#### [GOAL]
Only the lines from the one containing "make_knob(parts, plunger)" down to the one containing "on a plain pale", inclusive, are to be quoted exactly.

#### [EXERCISE MATERIAL]
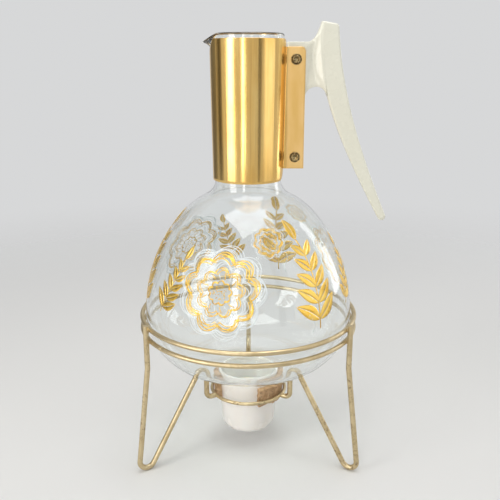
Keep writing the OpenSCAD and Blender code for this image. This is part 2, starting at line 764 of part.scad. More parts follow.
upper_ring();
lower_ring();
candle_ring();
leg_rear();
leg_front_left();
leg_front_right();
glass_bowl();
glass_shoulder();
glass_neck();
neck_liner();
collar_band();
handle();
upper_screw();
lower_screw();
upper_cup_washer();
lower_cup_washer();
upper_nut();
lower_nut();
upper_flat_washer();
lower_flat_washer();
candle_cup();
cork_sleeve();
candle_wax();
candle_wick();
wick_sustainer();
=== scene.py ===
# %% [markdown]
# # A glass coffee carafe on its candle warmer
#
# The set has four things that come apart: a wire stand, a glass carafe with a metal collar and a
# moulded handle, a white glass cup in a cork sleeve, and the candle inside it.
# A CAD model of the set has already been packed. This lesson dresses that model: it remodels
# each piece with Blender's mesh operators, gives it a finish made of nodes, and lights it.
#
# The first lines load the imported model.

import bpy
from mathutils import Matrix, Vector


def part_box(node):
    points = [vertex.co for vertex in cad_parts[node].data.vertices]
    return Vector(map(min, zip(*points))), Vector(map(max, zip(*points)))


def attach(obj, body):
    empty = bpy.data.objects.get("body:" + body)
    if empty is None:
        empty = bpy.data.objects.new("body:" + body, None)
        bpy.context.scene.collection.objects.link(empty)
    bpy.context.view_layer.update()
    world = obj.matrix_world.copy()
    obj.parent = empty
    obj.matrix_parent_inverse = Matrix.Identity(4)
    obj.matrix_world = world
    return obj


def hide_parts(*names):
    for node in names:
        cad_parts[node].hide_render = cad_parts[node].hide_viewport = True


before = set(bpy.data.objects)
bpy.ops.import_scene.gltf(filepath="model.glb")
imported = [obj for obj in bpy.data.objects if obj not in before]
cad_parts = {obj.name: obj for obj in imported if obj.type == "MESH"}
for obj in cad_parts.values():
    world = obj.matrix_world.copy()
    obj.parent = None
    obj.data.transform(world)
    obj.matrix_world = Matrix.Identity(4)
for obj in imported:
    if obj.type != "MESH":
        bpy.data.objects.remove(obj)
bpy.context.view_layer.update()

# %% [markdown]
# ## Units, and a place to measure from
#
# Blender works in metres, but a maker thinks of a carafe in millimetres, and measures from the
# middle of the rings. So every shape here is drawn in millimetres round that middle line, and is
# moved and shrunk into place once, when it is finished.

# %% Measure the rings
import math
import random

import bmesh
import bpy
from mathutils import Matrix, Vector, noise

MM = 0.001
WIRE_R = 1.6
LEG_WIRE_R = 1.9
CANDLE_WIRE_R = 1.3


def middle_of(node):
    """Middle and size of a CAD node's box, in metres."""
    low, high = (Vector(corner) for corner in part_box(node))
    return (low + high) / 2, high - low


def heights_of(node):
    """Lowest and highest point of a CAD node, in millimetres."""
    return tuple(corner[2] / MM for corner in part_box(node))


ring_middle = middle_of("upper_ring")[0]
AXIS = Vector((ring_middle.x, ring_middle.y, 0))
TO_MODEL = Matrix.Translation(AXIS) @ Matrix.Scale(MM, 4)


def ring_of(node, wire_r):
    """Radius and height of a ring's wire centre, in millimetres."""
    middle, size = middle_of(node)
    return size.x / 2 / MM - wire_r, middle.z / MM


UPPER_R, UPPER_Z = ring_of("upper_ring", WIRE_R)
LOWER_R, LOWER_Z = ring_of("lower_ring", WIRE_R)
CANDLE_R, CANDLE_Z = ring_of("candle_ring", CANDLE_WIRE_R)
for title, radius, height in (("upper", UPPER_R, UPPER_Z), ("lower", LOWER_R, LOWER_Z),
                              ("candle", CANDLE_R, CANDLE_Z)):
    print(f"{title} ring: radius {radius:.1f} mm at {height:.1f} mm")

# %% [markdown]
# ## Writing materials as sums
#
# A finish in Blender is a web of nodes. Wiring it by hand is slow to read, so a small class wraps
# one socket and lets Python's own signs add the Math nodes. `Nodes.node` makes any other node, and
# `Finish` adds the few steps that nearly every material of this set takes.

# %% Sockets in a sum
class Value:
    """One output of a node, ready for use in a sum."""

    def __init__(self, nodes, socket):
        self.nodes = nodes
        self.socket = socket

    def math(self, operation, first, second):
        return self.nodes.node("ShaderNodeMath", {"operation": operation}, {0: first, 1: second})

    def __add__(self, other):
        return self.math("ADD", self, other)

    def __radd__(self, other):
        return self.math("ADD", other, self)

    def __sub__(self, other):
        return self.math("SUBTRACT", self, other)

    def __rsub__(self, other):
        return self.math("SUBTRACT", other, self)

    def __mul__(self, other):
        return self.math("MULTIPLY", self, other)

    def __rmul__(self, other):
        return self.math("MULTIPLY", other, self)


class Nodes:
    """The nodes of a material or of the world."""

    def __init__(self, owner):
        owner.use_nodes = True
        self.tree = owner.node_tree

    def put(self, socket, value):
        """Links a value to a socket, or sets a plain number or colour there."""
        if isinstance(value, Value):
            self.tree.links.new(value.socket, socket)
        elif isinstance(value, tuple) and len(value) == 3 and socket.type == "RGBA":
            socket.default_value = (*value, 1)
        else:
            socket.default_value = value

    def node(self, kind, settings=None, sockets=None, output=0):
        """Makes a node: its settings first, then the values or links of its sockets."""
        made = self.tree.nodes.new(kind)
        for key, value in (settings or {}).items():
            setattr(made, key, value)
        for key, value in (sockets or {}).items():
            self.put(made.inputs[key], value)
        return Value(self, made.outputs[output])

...

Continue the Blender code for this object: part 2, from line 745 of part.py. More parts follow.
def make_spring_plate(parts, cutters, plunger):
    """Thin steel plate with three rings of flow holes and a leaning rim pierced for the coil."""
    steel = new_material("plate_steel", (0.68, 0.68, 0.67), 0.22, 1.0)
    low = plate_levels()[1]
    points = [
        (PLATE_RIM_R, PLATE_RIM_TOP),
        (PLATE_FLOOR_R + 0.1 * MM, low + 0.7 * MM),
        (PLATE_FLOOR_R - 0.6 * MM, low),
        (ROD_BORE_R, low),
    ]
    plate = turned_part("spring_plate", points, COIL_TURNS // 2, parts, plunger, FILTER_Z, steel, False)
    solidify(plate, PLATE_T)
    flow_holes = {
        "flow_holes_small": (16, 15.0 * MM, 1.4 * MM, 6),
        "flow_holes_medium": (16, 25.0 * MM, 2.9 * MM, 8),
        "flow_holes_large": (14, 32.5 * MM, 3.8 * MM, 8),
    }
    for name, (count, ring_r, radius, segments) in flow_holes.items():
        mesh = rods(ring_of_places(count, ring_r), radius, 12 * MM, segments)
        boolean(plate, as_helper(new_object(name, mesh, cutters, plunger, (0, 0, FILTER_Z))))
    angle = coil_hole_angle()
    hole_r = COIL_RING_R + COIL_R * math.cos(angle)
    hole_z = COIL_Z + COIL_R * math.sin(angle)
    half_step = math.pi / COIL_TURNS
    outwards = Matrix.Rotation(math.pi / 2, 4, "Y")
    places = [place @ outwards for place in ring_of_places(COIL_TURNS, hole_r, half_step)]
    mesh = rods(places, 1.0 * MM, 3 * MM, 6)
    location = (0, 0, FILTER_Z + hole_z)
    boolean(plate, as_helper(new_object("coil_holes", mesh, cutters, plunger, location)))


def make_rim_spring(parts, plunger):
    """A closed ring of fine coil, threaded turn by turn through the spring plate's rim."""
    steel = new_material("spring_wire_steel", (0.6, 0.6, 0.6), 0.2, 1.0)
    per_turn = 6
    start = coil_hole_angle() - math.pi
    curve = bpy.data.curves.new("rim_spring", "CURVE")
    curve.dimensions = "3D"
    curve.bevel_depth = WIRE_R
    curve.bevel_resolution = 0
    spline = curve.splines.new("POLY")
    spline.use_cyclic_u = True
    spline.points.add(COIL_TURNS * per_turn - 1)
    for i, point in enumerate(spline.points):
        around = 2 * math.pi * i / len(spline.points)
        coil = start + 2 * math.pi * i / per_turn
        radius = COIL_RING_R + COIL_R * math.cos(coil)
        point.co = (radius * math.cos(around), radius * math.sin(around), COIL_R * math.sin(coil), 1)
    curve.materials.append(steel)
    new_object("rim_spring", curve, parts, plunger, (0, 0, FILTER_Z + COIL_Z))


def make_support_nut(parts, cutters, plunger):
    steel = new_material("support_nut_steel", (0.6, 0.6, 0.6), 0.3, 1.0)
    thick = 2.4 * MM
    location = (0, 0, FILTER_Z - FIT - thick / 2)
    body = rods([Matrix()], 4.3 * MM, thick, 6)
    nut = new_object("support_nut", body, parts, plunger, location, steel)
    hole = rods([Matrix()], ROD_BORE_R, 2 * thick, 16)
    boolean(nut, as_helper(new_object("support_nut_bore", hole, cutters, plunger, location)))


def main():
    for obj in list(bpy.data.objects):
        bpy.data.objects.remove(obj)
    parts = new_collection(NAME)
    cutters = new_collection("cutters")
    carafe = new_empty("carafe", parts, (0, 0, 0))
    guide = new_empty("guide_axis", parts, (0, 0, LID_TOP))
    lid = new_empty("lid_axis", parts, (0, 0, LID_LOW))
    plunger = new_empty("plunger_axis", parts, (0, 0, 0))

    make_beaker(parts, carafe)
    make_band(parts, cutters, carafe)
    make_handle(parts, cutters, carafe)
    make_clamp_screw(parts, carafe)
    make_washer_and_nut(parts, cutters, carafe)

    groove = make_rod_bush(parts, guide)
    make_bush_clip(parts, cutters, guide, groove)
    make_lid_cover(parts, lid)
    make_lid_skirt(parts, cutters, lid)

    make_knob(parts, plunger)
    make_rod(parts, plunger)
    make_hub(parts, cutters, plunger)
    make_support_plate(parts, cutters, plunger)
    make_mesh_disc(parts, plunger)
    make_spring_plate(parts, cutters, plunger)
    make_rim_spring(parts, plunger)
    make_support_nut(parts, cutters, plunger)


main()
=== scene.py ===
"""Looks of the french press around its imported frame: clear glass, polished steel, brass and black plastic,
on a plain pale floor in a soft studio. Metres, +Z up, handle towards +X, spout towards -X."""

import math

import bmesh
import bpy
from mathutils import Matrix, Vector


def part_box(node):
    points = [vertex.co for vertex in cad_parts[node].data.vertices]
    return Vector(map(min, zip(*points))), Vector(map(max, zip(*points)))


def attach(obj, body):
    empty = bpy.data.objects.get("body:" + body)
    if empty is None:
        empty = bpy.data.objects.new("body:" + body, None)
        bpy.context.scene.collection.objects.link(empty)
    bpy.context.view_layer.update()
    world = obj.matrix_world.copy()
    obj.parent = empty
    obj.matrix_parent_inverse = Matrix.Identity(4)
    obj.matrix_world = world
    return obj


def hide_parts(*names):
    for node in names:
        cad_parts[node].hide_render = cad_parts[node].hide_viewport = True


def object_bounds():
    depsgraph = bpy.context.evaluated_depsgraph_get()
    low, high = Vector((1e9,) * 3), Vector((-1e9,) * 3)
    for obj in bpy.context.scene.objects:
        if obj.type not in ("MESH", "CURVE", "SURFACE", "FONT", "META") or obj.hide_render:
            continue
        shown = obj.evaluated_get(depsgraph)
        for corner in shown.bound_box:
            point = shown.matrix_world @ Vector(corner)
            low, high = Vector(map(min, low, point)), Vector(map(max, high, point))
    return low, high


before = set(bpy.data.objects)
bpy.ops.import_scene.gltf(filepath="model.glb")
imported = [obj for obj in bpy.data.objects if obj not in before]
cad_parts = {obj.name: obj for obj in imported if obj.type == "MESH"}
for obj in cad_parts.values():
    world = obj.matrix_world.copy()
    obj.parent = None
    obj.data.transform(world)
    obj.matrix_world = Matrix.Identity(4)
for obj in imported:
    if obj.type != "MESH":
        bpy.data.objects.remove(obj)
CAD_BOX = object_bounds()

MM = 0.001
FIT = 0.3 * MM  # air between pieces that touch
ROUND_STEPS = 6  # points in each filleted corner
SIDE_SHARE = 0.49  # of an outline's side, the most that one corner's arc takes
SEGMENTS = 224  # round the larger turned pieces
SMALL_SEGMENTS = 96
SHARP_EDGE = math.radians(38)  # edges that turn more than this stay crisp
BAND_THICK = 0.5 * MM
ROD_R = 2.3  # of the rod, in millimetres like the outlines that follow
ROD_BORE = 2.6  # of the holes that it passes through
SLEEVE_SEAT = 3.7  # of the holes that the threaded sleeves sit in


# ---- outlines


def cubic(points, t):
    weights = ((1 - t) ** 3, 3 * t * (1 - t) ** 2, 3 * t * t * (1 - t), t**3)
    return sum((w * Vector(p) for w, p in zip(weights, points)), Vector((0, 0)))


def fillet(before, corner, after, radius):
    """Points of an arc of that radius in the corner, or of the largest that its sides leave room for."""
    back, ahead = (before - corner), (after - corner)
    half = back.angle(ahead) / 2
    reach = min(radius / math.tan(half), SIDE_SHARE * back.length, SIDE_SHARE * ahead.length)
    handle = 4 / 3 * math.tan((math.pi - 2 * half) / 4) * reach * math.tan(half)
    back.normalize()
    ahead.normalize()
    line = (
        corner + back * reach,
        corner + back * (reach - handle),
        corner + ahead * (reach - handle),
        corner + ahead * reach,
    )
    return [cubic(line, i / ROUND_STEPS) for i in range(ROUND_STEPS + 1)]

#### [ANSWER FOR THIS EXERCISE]
    make_knob(parts, plunger)
    make_rod(parts, plunger)
    make_hub(parts, cutters, plunger)
    make_support_plate(parts, cutters, plunger)
    make_mesh_disc(parts, plunger)
    make_spring_plate(parts, cutters, plunger)
    make_rim_spring(parts, plunger)
    make_support_nut(parts, cutters, plunger)


main()
=== scene.py ===
"""Looks of the french press around its imported frame: clear glass, polished steel, brass and black plastic,
on a plain pale floor in a soft studio. Metres, +Z up, handle towards +X, spout towards -X."""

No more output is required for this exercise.